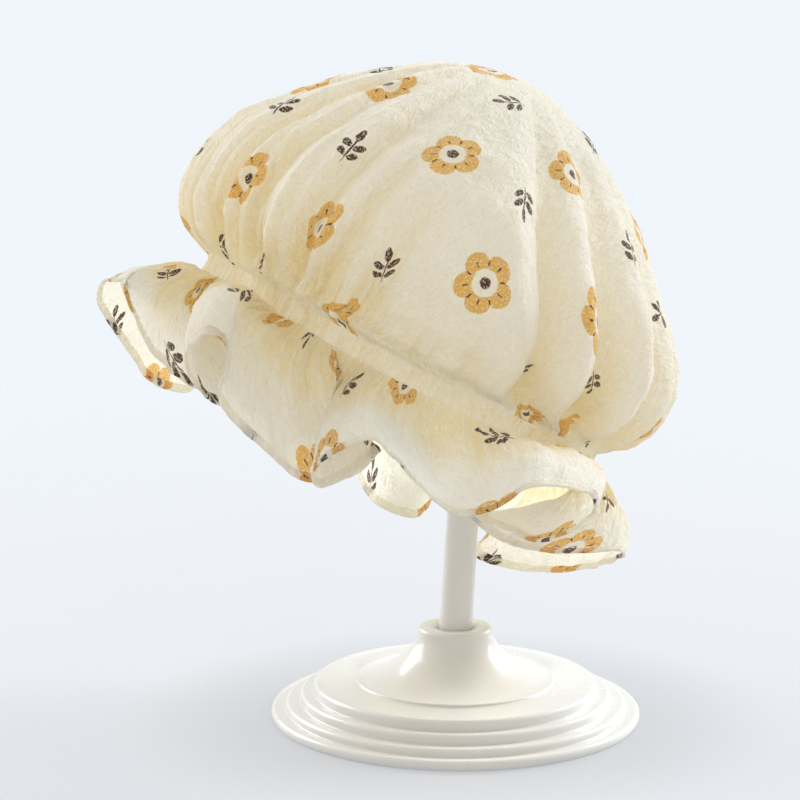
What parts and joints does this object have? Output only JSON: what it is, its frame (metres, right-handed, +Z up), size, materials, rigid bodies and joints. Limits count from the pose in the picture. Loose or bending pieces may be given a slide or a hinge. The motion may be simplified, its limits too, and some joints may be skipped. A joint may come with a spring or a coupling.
{
  "type": "baby cap on display stand",
  "caption": "Soft gathered cloth baby cap with an elastic casing and a wavy ruffle, held up on a plain round-based display stand.",
  "frame": {"origin": "centre of the stand base's flat underside", "axes": "+Z up, -Y towards the near side that the picture shows, +X towards the cap's lower end"},
  "size_m": [0.1975, 0.211, 0.2275],
  "materials": {
    "white_plastic": "glossy white moulded plastic",
    "printed_gauze": "cream double gauze with a small ochre and brown print",
    "gathered_gauze": "cream double gauze gathered over elastic"
  },
  "bodies": {
    "root": {"stand_base": "white_plastic", "stand_pole": "white_plastic", "stand_dome": "white_plastic", "cap_crown": "printed_gauze", "cap_casing": "gathered_gauze", "cap_ruffle": "printed_gauze"}
  },
  "joints": []
}
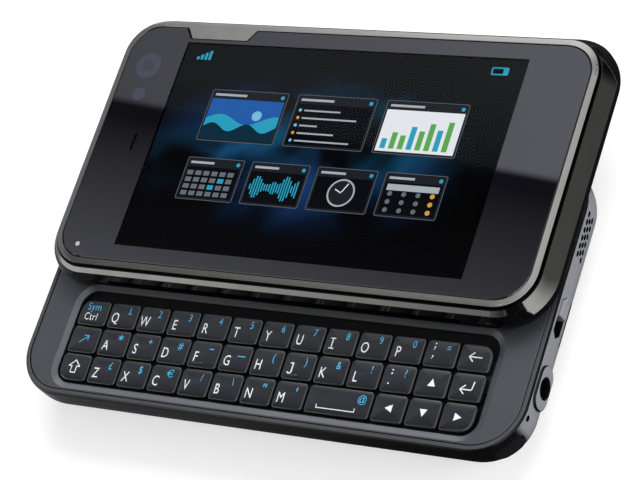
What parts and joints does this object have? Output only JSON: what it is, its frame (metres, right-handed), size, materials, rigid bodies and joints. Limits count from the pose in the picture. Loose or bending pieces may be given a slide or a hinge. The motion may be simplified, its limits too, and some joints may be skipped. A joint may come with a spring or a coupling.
{
  "type": "slider phone",
  "caption": "Landscape slider phone: screen half on T-rails over a sprung keyboard, kickstand, lens shutter, stylus and lift-off back.",
  "frame": {"origin": "centre of the keyboard half's footprint on its flat back", "axes": "+X along the phone to the headset socket, +Y the way the screen half opens, +Z out of the screen"},
  "size_m": [0.1105, 0.0823, 0.018],
  "materials": {
    "window_glass": "polished glass over a black border, opaque from the front",
    "satin_ring": "satin gunmetal",
    "gloss_black": "glossy black",
    "screen_panel": "dark screen in a steel tray",
    "plate_alloy": "satin light alloy, dark",
    "case_grey": "satin graphite on the ends, glossy black at the front",
    "deck_satin": "satin blue-grey",
    "mat_rubber": "matt black silicone",
    "circuit_board": "solder-masked board with tinned cans",
    "battery_wrap": "grey wrap",
    "speaker_black": "matt black",
    "socket_black": "black moulded",
    "camera_black": "black with a coated lens",
    "screw_steel": "zinc plated",
    "cover_black": "soft-touch black",
    "stand_steel": "satin dark steel",
    "shutter_black": "gloss black",
    "switch_grey": "light grey",
    "side_key_black": "gloss black",
    "stylus_black": "gloss black",
    "keycap_black": "semi-gloss black with printed legends"
  },
  "bodies": {
    "keyboard_half": {"lower_housing": "case_grey", "keyboard_deck": "deck_satin", "key_mat": "mat_rubber", "main_board": "circuit_board", "battery": "battery_wrap", "speakers": "speaker_black", "headset_jack": "socket_black", "camera_module": "camera_black", "housing_screws": "screw_steel"},
    "screen_half": {"display_window": "window_glass", "bezel_frame": "satin_ring", "display_shell": "gloss_black", "lcd_module": "screen_panel", "slide_plate": "plate_alloy"},
    "battery_cover": {"battery_cover": "cover_black"},
    "kickstand": {"kickstand": "stand_steel"},
    "camera_shutter": {"camera_shutter": "shutter_black"},
    "lock_switch": {"lock_switch": "switch_grey"},
    "power_key": {"power_key": "side_key_black"},
    "volume_key": {"volume_key": "side_key_black"},
    "camera_key": {"camera_key": "side_key_black"},
    "stylus": {"stylus": "stylus_black"},
    "key_ctrl": {"key_ctrl": "keycap_black"},
    "key_q": {"key_q": "keycap_black"},
    "key_w": {"key_w": "keycap_black"},
    "key_e": {"key_e": "keycap_black"},
    "key_r": {"key_r": "keycap_black"},
    "key_t": {"key_t": "keycap_black"},
    "key_y": {"key_y": "keycap_black"},
    "key_u": {"key_u": "keycap_black"},
    "key_i": {"key_i": "keycap_black"},
    "key_o": {"key_o": "keycap_black"},
    "key_p": {"key_p": "keycap_black"},
    "key_semicolon": {"key_semicolon": "keycap_black"},
    "key_backspace": {"key_backspace": "keycap_black"},
    "key_fn": {"key_fn": "keycap_black"},
    "key_a": {"key_a": "keycap_black"},
    "key_s": {"key_s": "keycap_black"},
    "key_d": {"key_d": "keycap_black"},
    "key_f": {"key_f": "keycap_black"},
    "key_g": {"key_g": "keycap_black"},
    "key_h": {"key_h": "keycap_black"},
    "key_j": {"key_j": "keycap_black"},
    "key_k": {"key_k": "keycap_black"},
    "key_l": {"key_l": "keycap_black"},
    "key_colon": {"key_colon": "keycap_black"},
    "key_up": {"key_up": "keycap_black"},
    "key_enter": {"key_enter": "keycap_black"},
    "key_shift": {"key_shift": "keycap_black"},
    "key_z": {"key_z": "keycap_black"},
    "key_x": {"key_x": "keycap_black"},
    "key_c": {"key_c": "keycap_black"},
    "key_v": {"key_v": "keycap_black"},
    "key_b": {"key_b": "keycap_black"},
    "key_n": {"key_n": "keycap_black"},
    "key_m": {"key_m": "keycap_black"},
    "key_space": {"key_space": "keycap_black"},
    "key_left": {"key_left": "keycap_black"},
    "key_down": {"key_down": "keycap_black"},
    "key_right": {"key_right": "keycap_black"}
  },
  "joints": [
    {"name": "display_slide", "type": "slide", "parent": "keyboard_half", "child": "screen_half", "axis": [0, 1, 0], "range_m": [-0.0232, 0]},
    {"name": "battery_cover_lift", "type": "slide", "parent": "keyboard_half", "child": "battery_cover", "axis": [0, 0, -1], "range_m": [0, 0.012]},
    {"name": "kickstand_hinge", "type": "hinge", "parent": "battery_cover", "child": "kickstand", "pos_m": [0.0296, 0.0072, 0.0006], "axis": [1, 0, 0], "range_deg": [0, 70]},
    {"name": "camera_shutter_slide", "type": "slide", "parent": "battery_cover", "child": "camera_shutter", "axis": [1, 0, 0], "range_m": [0, 0.0114]},
    {"name": "lock_switch_slide", "type": "slide", "parent": "keyboard_half", "child": "lock_switch", "axis": [0, -1, 0], "range_m": [0, 0.0026], "stiffness_N_per_m": 150},
    {"name": "power_key_press", "type": "slide", "parent": "keyboard_half", "child": "power_key", "axis": [0, -1, 0], "range_m": [0, 0.0004], "stiffness_N_per_m": 600},
    {"name": "camera_key_press", "type": "slide", "parent": "keyboard_half", "child": "camera_key", "axis": [0, -1, 0], "range_m": [0, 0.0004], "stiffness_N_per_m": 600},
    {"name": "volume_key_rock", "type": "hinge", "parent": "keyboard_half", "child": "volume_key", "pos_m": [-0.036, 0.0286, 0.0088], "axis": [0, 0, 1], "range_deg": [-1.2, 1.2], "stiffness_Nm_per_rad": 0.3},
    {"name": "stylus_pull", "type": "slide", "parent": "keyboard_half", "child": "stylus", "axis": [1, 0, 0], "range_m": [0, 0.074]},
    {"name": "key_ctrl_press", "type": "slide", "parent": "keyboard_half", "child": "key_ctrl", "axis": [0, 0, -1], "range_m": [0, 0.00025], "stiffness_N_per_m": 400},
    {"name": "key_q_press", "type": "slide", "parent": "keyboard_half", "child": "key_q", "axis": [0, 0, -1], "range_m": [0, 0.00025], "stiffness_N_per_m": 400},
    {"name": "key_w_press", "type": "slide", "parent": "keyboard_half", "child": "key_w", "axis": [0, 0, -1], "range_m": [0, 0.00025], "stiffness_N_per_m": 400},
    {"name": "key_e_press", "type": "slide", "parent": "keyboard_half", "child": "key_e", "axis": [0, 0, -1], "range_m": [0, 0.00025], "stiffness_N_per_m": 400},
    {"name": "key_r_press", "type": "slide", "parent": "keyboard_half", "child": "key_r", "axis": [0, 0, -1], "range_m": [0, 0.00025], "stiffness_N_per_m": 400},
    {"name": "key_t_press", "type": "slide", "parent": "keyboard_half", "child": "key_t", "axis": [0, 0, -1], "range_m": [0, 0.00025], "stiffness_N_per_m": 400},
    {"name": "key_y_press", "type": "slide", "parent": "keyboard_half", "child": "key_y", "axis": [0, 0, -1], "range_m": [0, 0.00025], "stiffness_N_per_m": 400},
    {"name": "key_u_press", "type": "slide", "parent": "keyboard_half", "child": "key_u", "axis": [0, 0, -1], "range_m": [0, 0.00025], "stiffness_N_per_m": 400},
    {"name": "key_i_press", "type": "slide", "parent": "keyboard_half", "child": "key_i", "axis": [0, 0, -1], "range_m": [0, 0.00025], "stiffness_N_per_m": 400},
    {"name": "key_o_press", "type": "slide", "parent": "keyboard_half", "child": "key_o", "axis": [0, 0, -1], "range_m": [0, 0.00025], "stiffness_N_per_m": 400},
    {"name": "key_p_press", "type": "slide", "parent": "keyboard_half", "child": "key_p", "axis": [0, 0, -1], "range_m": [0, 0.00025], "stiffness_N_per_m": 400},
    {"name": "key_semicolon_press", "type": "slide", "parent": "keyboard_half", "child": "key_semicolon", "axis": [0, 0, -1], "range_m": [0, 0.00025], "stiffness_N_per_m": 400},
    {"name": "key_backspace_press", "type": "slide", "parent": "keyboard_half", "child": "key_backspace", "axis": [0, 0, -1], "range_m": [0, 0.00025], "stiffness_N_per_m": 400},
    {"name": "key_fn_press", "type": "slide", "parent": "keyboard_half", "child": "key_fn", "axis": [0, 0, -1], "range_m": [0, 0.00025], "stiffness_N_per_m": 400},
    {"name": "key_a_press", "type": "slide", "parent": "keyboard_half", "child": "key_a", "axis": [0, 0, -1], "range_m": [0, 0.00025], "stiffness_N_per_m": 400},
    {"name": "key_s_press", "type": "slide", "parent": "keyboard_half", "child": "key_s", "axis": [0, 0, -1], "range_m": [0, 0.00025], "stiffness_N_per_m": 400},
    {"name": "key_d_press", "type": "slide", "parent": "keyboard_half", "child": "key_d", "axis": [0, 0, -1], "range_m": [0, 0.00025], "stiffness_N_per_m": 400},
    {"name": "key_f_press", "type": "slide", "parent": "keyboard_half", "child": "key_f", "axis": [0, 0, -1], "range_m": [0, 0.00025], "stiffness_N_per_m": 400},
    {"name": "key_g_press", "type": "slide", "parent": "keyboard_half", "child": "key_g", "axis": [0, 0, -1], "range_m": [0, 0.00025], "stiffness_N_per_m": 400},
    {"name": "key_h_press", "type": "slide", "parent": "keyboard_half", "child": "key_h", "axis": [0, 0, -1], "range_m": [0, 0.00025], "stiffness_N_per_m": 400},
    {"name": "key_j_press", "type": "slide", "parent": "keyboard_half", "child": "key_j", "axis": [0, 0, -1], "range_m": [0, 0.00025], "stiffness_N_per_m": 400},
    {"name": "key_k_press", "type": "slide", "parent": "keyboard_half", "child": "key_k", "axis": [0, 0, -1], "range_m": [0, 0.00025], "stiffness_N_per_m": 400},
    {"name": "key_l_press", "type": "slide", "parent": "keyboard_half", "child": "key_l", "axis": [0, 0, -1], "range_m": [0, 0.00025], "stiffness_N_per_m": 400},
    {"name": "key_colon_press", "type": "slide", "parent": "keyboard_half", "child": "key_colon", "axis": [0, 0, -1], "range_m": [0, 0.00025], "stiffness_N_per_m": 400},
    {"name": "key_up_press", "type": "slide", "parent": "keyboard_half", "child": "key_up", "axis": [0, 0, -1], "range_m": [0, 0.00025], "stiffness_N_per_m": 400},
    {"name": "key_enter_press", "type": "slide", "parent": "keyboard_half", "child": "key_enter", "axis": [0, 0, -1], "range_m": [0, 0.00025], "stiffness_N_per_m": 400},
    {"name": "key_shift_press", "type": "slide", "parent": "keyboard_half", "child": "key_shift", "axis": [0, 0, -1], "range_m": [0, 0.00025], "stiffness_N_per_m": 400},
    {"name": "key_z_press", "type": "slide", "parent": "keyboard_half", "child": "key_z", "axis": [0, 0, -1], "range_m": [0, 0.00025], "stiffness_N_per_m": 400},
    {"name": "key_x_press", "type": "slide", "parent": "keyboard_half", "child": "key_x", "axis": [0, 0, -1], "range_m": [0, 0.00025], "stiffness_N_per_m": 400},
    {"name": "key_c_press", "type": "slide", "parent": "keyboard_half", "child": "key_c", "axis": [0, 0, -1], "range_m": [0, 0.00025], "stiffness_N_per_m": 400},
    {"name": "key_v_press", "type": "slide", "parent": "keyboard_half", "child": "key_v", "axis": [0, 0, -1], "range_m": [0, 0.00025], "stiffness_N_per_m": 400},
    {"name": "key_b_press", "type": "slide", "parent": "keyboard_half", "child": "key_b", "axis": [0, 0, -1], "range_m": [0, 0.00025], "stiffness_N_per_m": 400},
    {"name": "key_n_press", "type": "slide", "parent": "keyboard_half", "child": "key_n", "axis": [0, 0, -1], "range_m": [0, 0.00025], "stiffness_N_per_m": 400},
    {"name": "key_m_press", "type": "slide", "parent": "keyboard_half", "child": "key_m", "axis": [0, 0, -1], "range_m": [0, 0.00025], "stiffness_N_per_m": 400},
    {"name": "key_space_press", "type": "slide", "parent": "keyboard_half", "child": "key_space", "axis": [0, 0, -1], "range_m": [0, 0.00025], "stiffness_N_per_m": 400},
    {"name": "key_left_press", "type": "slide", "parent": "keyboard_half", "child": "key_left", "axis": [0, 0, -1], "range_m": [0, 0.00025], "stiffness_N_per_m": 400},
    {"name": "key_down_press", "type": "slide", "parent": "keyboard_half", "child": "key_down", "axis": [0, 0, -1], "range_m": [0, 0.00025], "stiffness_N_per_m": 400},
    {"name": "key_right_press", "type": "slide", "parent": "keyboard_half", "child": "key_right", "axis": [0, 0, -1], "range_m": [0, 0.00025], "stiffness_N_per_m": 400}
  ]
}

====

**STATED GOAL**
Search the data for the word "handed" and copy each line where it appears.

**EXERCISE RESPONSE**
What parts and joints does this object have? Output only JSON: what it is, its frame (metres, right-handed, +Z up), size, materials, rigid bodies and joints. Limits count from the pose in the picture. Loose or bending pieces may be given a slide or a hinge. The motion may be simplified, its limits too, and some joints may be skipped. A joint may come with a spring or a coupling.
What parts and joints does this object have? Output only JSON: what it is, its frame (metres, right-handed), size, materials, rigid bodies and joints. Limits count from the pose in the picture. Loose or bending pieces may be given a slide or a hinge. The motion may be simplified, its limits too, and some joints may be skipped. A joint may come with a spring or a coupling.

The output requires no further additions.